- Hayalin Location in Syria
- Coordinates: 35°21′05″N 36°26′54″E﻿ / ﻿35.351256°N 36.448345°E
- Country: Syria
- Governorate: Hama
- District: Al-Suqaylabiyah
- Subdistrict: Al-Suqaylabiyah

Population (2004)
- • Total: 3,913
- Time zone: UTC+3 (AST)

= Hayalin =

Hayalin (حيالين, also spelled Hayaleen or Hiyalin) is a village in northwestern Syria, administratively part of the Hama Governorate, located northwest of Hama. Nearby localities include al-Suqaylabiyah, the administrative center of the district, to the west, Qalaat al-Madiq to the northwest, Bureij and Kirnaz to the north, al-Lataminah to the east, Shaizar, Tremseh and Safsafiyah to the southeast and Tell Salhab to the south. According to the Central Bureau of Statistics, it had a population of 3,913 in the 2004 census. Its inhabitants are predominantly Sunni Muslims.

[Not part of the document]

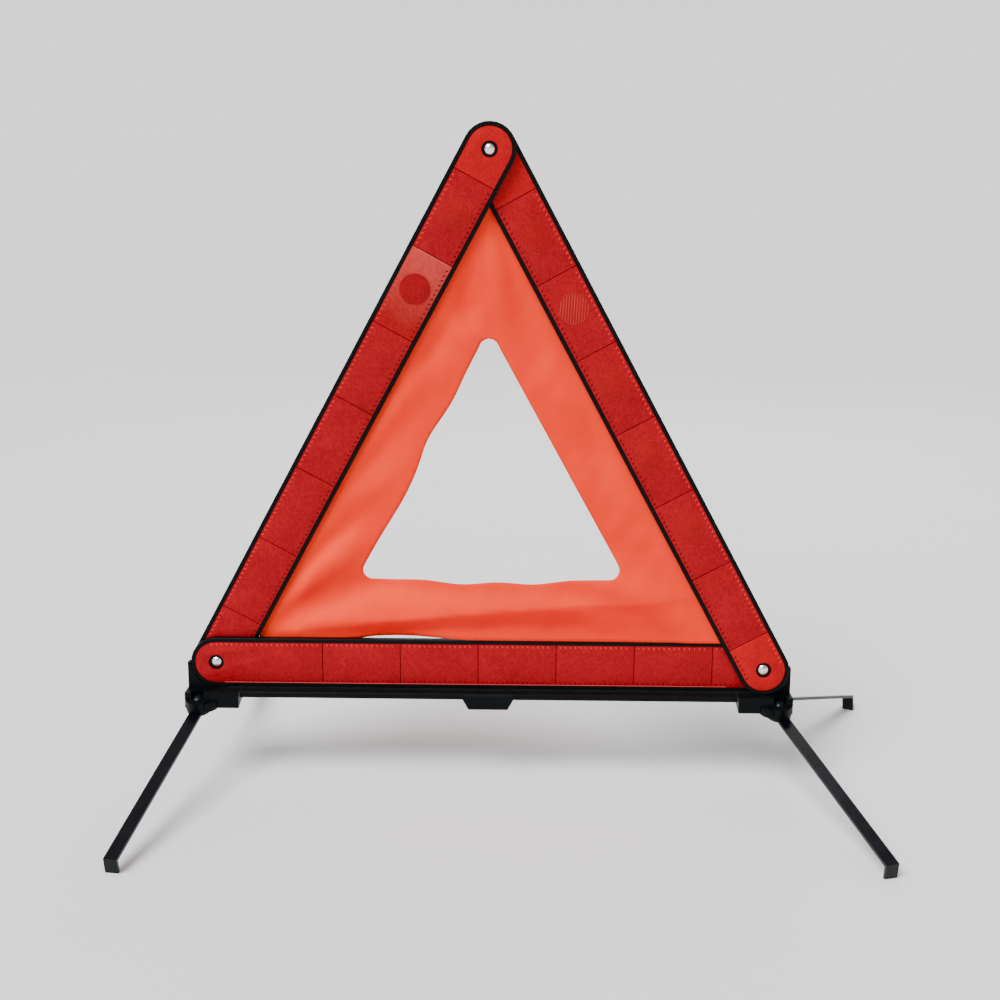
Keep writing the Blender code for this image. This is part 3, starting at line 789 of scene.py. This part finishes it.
def panel_outline():
    """The cut outer edge: tucked behind the arms, loose along the bar."""
    low_left, low_right = lower_edge(-FAR_OUT), lower_edge(FAR_OUT)
    left_reach = inner_half_width(low_left) - PANEL_TRIM
    right_reach = inner_half_width(low_right) + PANEL_TUCK
    steps = 110
    points = []
    for n in range(steps):
        x = -left_reach + (left_reach + right_reach) * n / steps
        points.append((x, lower_edge(x)))
    sides = 104
    high = MEETING + 1.5 * MM
    for n in range(sides):
        z = low_right + (high - low_right) * n / sides
        points.append((inner_half_width(z) + PANEL_TUCK, z))
    points.append((PANEL_TUCK * 0.5, high))
    points.append((-PANEL_TUCK * 0.5, high))
    for n in range(sides - 1, 0, -1):
        z = low_left + (high - low_left) * n / sides
        tuck = -PANEL_TRIM + (PANEL_TUCK + PANEL_TRIM) * smooth(z / MM, *TUCK_LEVELS)
        points.append((-inner_half_width(z) - tuck, z))
    return points


def fold_line(x, z, start, end, width, height, skew):
    """A soft crease from start to end that fades at both ends: a ridge with one steeper side."""
    a, b = Vector(start), Vector(end)
    span = (b - a).length
    along = (b - a) / span
    at = Vector((x, z)) - a
    t = at.dot(along) / span
    if t < -0.15 or t > 1.15:
        return 0.0
    off = (at.x * along.y - at.y * along.x) / width
    fade = max(0.0, math.sin(math.pi * min(max((t + 0.15) / 1.3, 0), 1)))
    return height * fade * math.exp(-(off - skew * math.tanh(off)) ** 2)


FOLDS = [
    # start, end, width, height, skew, in mm: x and height above the bar's middle, minus is forward
    ((-166, 26), (-60, 70), 9, 3.4, 0.3),
    ((-160, 40), (-92, 92), 7, -3.2, 0.4),
    ((-150, 60), (-86, 122), 7, 3.0, 0.3),
    ((-134, 84), (-74, 146), 8, -2.6, 0.4),
    ((-112, 112), (-66, 168), 8, 2.0, 0.3),
    ((-96, 160), (-52, 214), 9, -2.4, 0.3),
    ((-66, 206), (-16, 262), 9, 2.6, 0.3),
    ((-40, 262), (-8, 226), 7, -2.2, 0.3),
    ((-20, 312), (-14, 250), 6, 2.4, 0.3),
    ((4, 318), (8, 250), 6, -2.2, 0.3),
    ((22, 276), (34, 214), 8, 2.0, 0.3),
    ((46, 226), (60, 176), 8, -1.8, 0.2),
    ((70, 186), (88, 128), 9, 1.8, 0.3),
    ((122, 100), (94, 150), 9, -1.8, 0.2),
    ((158, 30), (96, 92), 9, 2.4, 0.3),
    ((150, 26), (84, 64), 8, -2.6, 0.3),
    ((-90, 60), (20, 52), 8, 2.0, 0.2),
    ((30, 56), (126, 44), 7, 2.2, 0.3),
]
SWAG_START = Vector((-150, 22))  # the long forward crease of the lower band
SWAG_END = Vector((112, 45))
SWAG_DEPTH = 6.5
SWAG_ARCH = 5  # how far its line bows up in the middle
SWAG_RISE = 3.5


def swag(x, z):
    """The lower band's long crease: it leans out over a short steep underside and a broad upper side.
    Gives how far back it takes the cloth in mm, and how much of its underside is here, the mask of the
    painted shade under the crease."""
    share = (x - SWAG_START.x) / (SWAG_END.x - SWAG_START.x)
    if share <= -0.08 or share >= 1.15:
        return 0.0, 0.0
    level = SWAG_START.y
    if share > 0:
        level += (SWAG_END.y - SWAG_START.y) * (0.25 * share + 0.75 * share**1.4)
        level += SWAG_ARCH * math.sin(math.pi * min(share, 1)) + SWAG_RISE * share
    off = z - level
    reach = 10 + 8 * max(share, 0) if off < 0 else 16 + 5 * share
    strength = math.sin(math.pi * min(max((share + 0.08) / 1.23, 0), 1)) ** 0.7
    strength *= math.exp(-abs(off / reach) ** 1.5)
    return -SWAG_DEPTH * strength, strength * smooth(-off, -1, 1.5)


def panel_depth(x, z):
    """How far back the cloth lies: between the two arms' backs, with soft folds away from its edges.
    Its lower edge runs behind the bar on the left and leans out over it on the right."""
    width = inner_half_width(z) + 2 * MM
    share = max(-1.0, min(1.0, x / max(width, 4 * MM)))
    level = PANEL_GAP - left_swing(z) * share
    to_side = (inner_half_width(z) - abs(x)) * LEFT_ALONG.z
    hold = smooth(to_side / MM, *HELD_MARGIN)
    swell = 0.0
    for start, end, spread, height, skew in FOLDS:
        swell += fold_line(x / MM, z / MM, start, end, spread, height, skew)
    swell += swag(x / MM, z / MM)[0]
    broad = noise.noise(Vector((x * 34, z * 26, 3.7)))
    fine = noise.noise(Vector((x * 85, z * 60, 9.1)))
    swell += 0.9 * (broad + 0.5 * fine)
    depth = level + swell * MM * hold
    behind = max(depth, TRAY_BACK + 0.7 * MM)
    before = min(depth, TRAY_FRONT - 0.4 * MM)
    crossing = smooth(x / MM, *CROSSING)
    near_bar = 1 - smooth(z / MM, *NEAR_BAR)
    target = behind + (before - behind) * crossing
    return depth + (target - depth) * near_bar


def flat_sheet():
    """A fine triangle mesh of the flat panel, cut to its outline and hole."""
    outer, inner = panel_outline(), hole_outline()
    made = bmesh.new()
    for outline in (outer, inner):
        ring = [made.verts.new((x, z, 0)) for x, z in outline]
        for n, vertex in enumerate(ring):
            made.edges.new((vertex, ring[(n + 1) % len(ring)]))
    bmesh.ops.triangle_fill(made, edges=made.edges[:], use_beauty=True)
    for _ in range(6):
        inner_edges = [edge for edge in made.edges if not edge.is_boundary]
        long_edges = [edge for edge in inner_edges if edge.calc_length() > PANEL_STEP * 1.25]
        if not long_edges:
            break
        bmesh.ops.subdivide_edges(made, edges=long_edges, cuts=1, use_grid_fill=False)
        bmesh.ops.triangulate(made, faces=made.faces[:], quad_method="BEAUTY", ngon_method="BEAUTY")
        inner_edges = [edge for edge in made.edges if not edge.is_boundary]
        bmesh.ops.beautify_fill(made, faces=made.faces[:], edges=inner_edges)
    inside = [v for v in made.verts if not v.is_boundary]
    for _ in range(4):
        bmesh.ops.smooth_vert(made, verts=inside, factor=0.5, use_axis_x=True, use_axis_y=True)
    return made


def painted_cloth_shading(x, z):
    """Painted light and shade for the cloth: paler where it faces up and to the left, deeper under its
    creases as painted shade.
    """
    step = 1.5 * MM
    back_up = (panel_depth(x, z + step) - panel_depth(x, z - step)) / (2 * step)
    back_right = (panel_depth(x + step, z) - panel_depth(x - step, z)) / (2 * step)
    under = swag(x / MM, z / MM)[1]
    return 0.54 + 0.55 * back_up - 0.25 * back_right - 0.5 * under


def build_fabric(material):
    made = flat_sheet()
    add_uv(made)
    area = sum(face.calc_area() for face in made.faces)
    # painted light and shade per vertex: paler where the cloth faces up and left, darker under the crease
    painted_shading = made.verts.layers.float.new("painted_shading")
    for vertex in made.verts:
        x, z = vertex.co.x, vertex.co.y
        vertex[painted_shading] = painted_cloth_shading(x, z)
        vertex.co = (BAR_MIDDLE.x + x, BAR_MIDDLE.y + panel_depth(x, z), BAR_MIDDLE.z + z)
    bmesh.ops.recalc_face_normals(made, faces=made.faces)
    made.faces.ensure_lookup_table()
    if made.faces[0].normal.y > 0:
        bmesh.ops.reverse_faces(made, faces=made.faces)
    piece = new_piece("fluorescent_panel", made, Matrix.Identity(4), [material])
    solid = piece.modifiers.new("thickness", "SOLIDIFY")
    solid.thickness = CLOTH_THICKNESS
    solid.offset = 0
    bpy.context.view_layer.update()
    thick = evaluated_mesh(piece)
    piece.modifiers.clear()
    piece.data = thick
    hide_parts("warning_panel")
    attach(piece, "base")
    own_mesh(piece)


# ---------------------------------------------------------------- stage

VIEW_TARGET = Vector((8, 0, 123)) * MM  # what the camera looks at, from the bar's middle
VIEW_DISTANCE = 1.0  # across the floor
VIEW_AZIMUTH = 1.0  # these three in degrees
VIEW_ELEVATION = 12
VIEW_ROLL = 0.25
FOCAL_SHARE = 1.428  # focal length, in sensor widths
AIM = Vector((0, 0, 0.2))  # what the lamps are turned to
SKY_LOW = 1.45  # how bright the sky is at the horizon
SKY_HIGH = 0.55  # and overhead
SUN_FROM = Vector((-0.45, -0.55, 0.9))


def make_camera():
    """In front of the triangle and slightly above it, as in the photo."""
    azimuth, elevation = math.radians(VIEW_AZIMUTH), math.radians(VIEW_ELEVATION)
    back = VIEW_DISTANCE * Vector((math.sin(azimuth), -math.cos(azimuth), math.tan(elevation)))
    camera = bpy.data.objects.new("camera", bpy.data.cameras.new("camera"))
    bpy.context.scene.collection.objects.link(camera)
    camera.data.sensor_width = 36
    camera.data.lens = camera.data.sensor_width * FOCAL_SHARE
    camera.location = BAR_MIDDLE + VIEW_TARGET + back
    camera.rotation_mode = "QUATERNION"
    roll = Matrix.Rotation(math.radians(VIEW_ROLL), 3, "Z").to_quaternion()
    camera.rotation_quaternion = back.to_track_quat("Z", "Y") @ roll
    bpy.context.scene.camera = camera


def soft_light(name, location, size, power):
    """A round lamp aimed at the middle of the triangle."""
    data = bpy.data.lights.new(name, "AREA")
    data.shape = "DISK"
    data.size = size
    data.energy = power
    lamp = bpy.data.objects.new(name, data)
    bpy.context.scene.collection.objects.link(lamp)
    lamp.location = location
    lamp.rotation_mode = "QUATERNION"
    lamp.rotation_quaternion = (Vector(location) - AIM).to_track_quat("Z", "Y")


def make_world():
    """A pale sky, brightest along the horizon so that the floor runs on into it."""
    world = bpy.data.worlds.new("studio")
    bpy.context.scene.world = world
    world.use_nodes = True
    background = world.node_tree.nodes["Background"]
    background.inputs["Color"].default_value = (1, 1, 1, 1)
    tree = world.node_tree
    split = tree.nodes.new("ShaderNodeSeparateXYZ")
    tree.links.new(tree.nodes.new("ShaderNodeTexCoord").outputs["Generated"], split.inputs["Vector"])
    fade = tree.nodes.new("ShaderNodeMapRange")
    tree.links.new(split.outputs["Z"], fade.inputs["Value"])
    limits = {"From Min": 0.1, "From Max": 0.4, "To Min": SKY_LOW, "To Max": SKY_HIGH}
    for socket, value in limits.items():
        fade.inputs[socket].default_value = value
    tree.links.new(fade.outputs["Result"], background.inputs["Strength"])


def make_floor():
    made = bmesh.new()
    bmesh.ops.create_circle(made, cap_ends=True, radius=30, segments=64)
    floor = new_piece("floor", made, Matrix.Translation((0, 0, -0.2 * MM)), [])
    m = Nodes("pale_floor")
    grain = m.noise(m.object_coordinates(), 3, 3)
    floor.data.materials.append(m.finish(m.ramp(grain, (0.83, 0.83, 0.83), (0.85, 0.85, 0.85))))
    m.set(Roughness=0.8, Specular_IOR_Level=0.1)


def make_lights():
    sun = bpy.data.objects.new("window", bpy.data.lights.new("window", "SUN"))
    sun.data.energy = 4.4
    sun.data.angle = math.radians(34)
    bpy.context.scene.collection.objects.link(sun)
    sun.rotation_mode = "QUATERNION"
    sun.rotation_quaternion = SUN_FROM.to_track_quat("Z", "Y")
    soft_light("key", (-0.9, -1.6, 1.9), 1.0, 10)
    soft_light("rim", (0.3, 1.6, 1.4), 1.2, 8)


# ---------------------------------------------------------------- the object

def paint(node, material):
    obj = frame["nodes"][node]
    obj.data.materials.clear()
    obj.data.materials.append(material)


def main():
    make_camera()
    make_world()
    make_floor()
    make_lights()
    plastic, steel, bright = black_plastic(), black_steel(), bright_aluminium()
    for node in frame["nodes"]:
        if "rivet" in node:
            paint(node, bright)
        elif node.startswith("leg_"):
            paint(node, steel)
        else:
            paint(node, plastic)
    build_reflectors()
    build_backs(plastic)
    build_knuckle_lugs(plastic)
    build_fabric(fluorescent_fabric())


main()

In 2005 18 people from Hayalin were detained in mass countrywide arrests of suspected Islamists or membership of the Muslim Brotherhood, a serious offense in Syria. During the ongoing Syrian Civil War that began in 2011, Hayalin has experienced violence as a result of fighting between government forces and opposition rebels. The Syrian Observatory for Human Rights (SOHR) reported that government forces shelled the village on 13 May 2012. Rebels claimed to have captured Hayalin On 17 December along with a string of other towns during an offensive against the Hama region. According to the Local Coordination Committees (LCC), security forces reportedly surrounded checkpoints outside the village, leading to doubts as to whether rebels had full control over Hayalin, unlike the other places they captured in the operation. On 7 July 2013, the Syrian Army captured the town.